** Exercise details **
Using the data below, output the first line and every line after it up to and including the line containing "fine machining lines.", exactly as written and with nothing added.

##### Source material

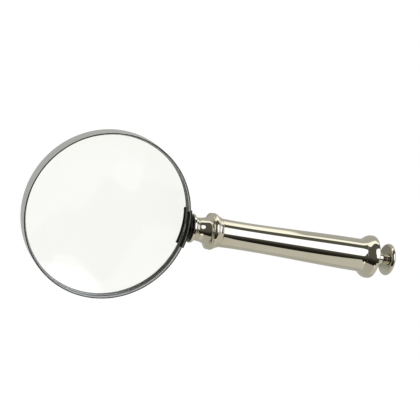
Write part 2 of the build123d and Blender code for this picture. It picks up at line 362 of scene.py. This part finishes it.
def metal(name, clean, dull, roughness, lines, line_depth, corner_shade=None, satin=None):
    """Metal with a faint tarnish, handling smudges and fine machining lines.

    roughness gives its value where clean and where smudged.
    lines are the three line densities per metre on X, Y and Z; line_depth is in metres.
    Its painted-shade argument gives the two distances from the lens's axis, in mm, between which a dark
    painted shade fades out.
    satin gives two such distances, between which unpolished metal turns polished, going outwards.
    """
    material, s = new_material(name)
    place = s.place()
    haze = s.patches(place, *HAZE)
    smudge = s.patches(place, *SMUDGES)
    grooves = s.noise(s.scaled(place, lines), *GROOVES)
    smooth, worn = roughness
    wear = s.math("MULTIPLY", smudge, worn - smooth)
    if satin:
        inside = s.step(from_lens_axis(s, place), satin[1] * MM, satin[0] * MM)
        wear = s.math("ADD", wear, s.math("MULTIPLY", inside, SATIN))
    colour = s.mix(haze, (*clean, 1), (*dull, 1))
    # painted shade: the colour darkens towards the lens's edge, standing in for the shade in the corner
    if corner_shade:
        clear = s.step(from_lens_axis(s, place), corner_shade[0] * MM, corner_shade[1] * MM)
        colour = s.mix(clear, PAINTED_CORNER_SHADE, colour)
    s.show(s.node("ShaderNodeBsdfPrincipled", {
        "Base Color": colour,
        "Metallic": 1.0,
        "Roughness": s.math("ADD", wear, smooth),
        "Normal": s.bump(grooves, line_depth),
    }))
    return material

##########

** Solved problem **
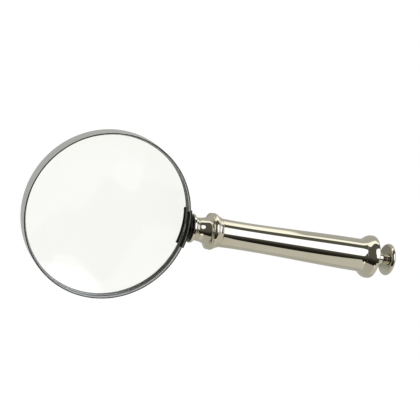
Write part 2 of the build123d and Blender code for this picture. It picks up at line 362 of scene.py. This part finishes it.
def metal(name, clean, dull, roughness, lines, line_depth, corner_shade=None, satin=None):
    """Metal with a faint tarnish, handling smudges and fine machining lines.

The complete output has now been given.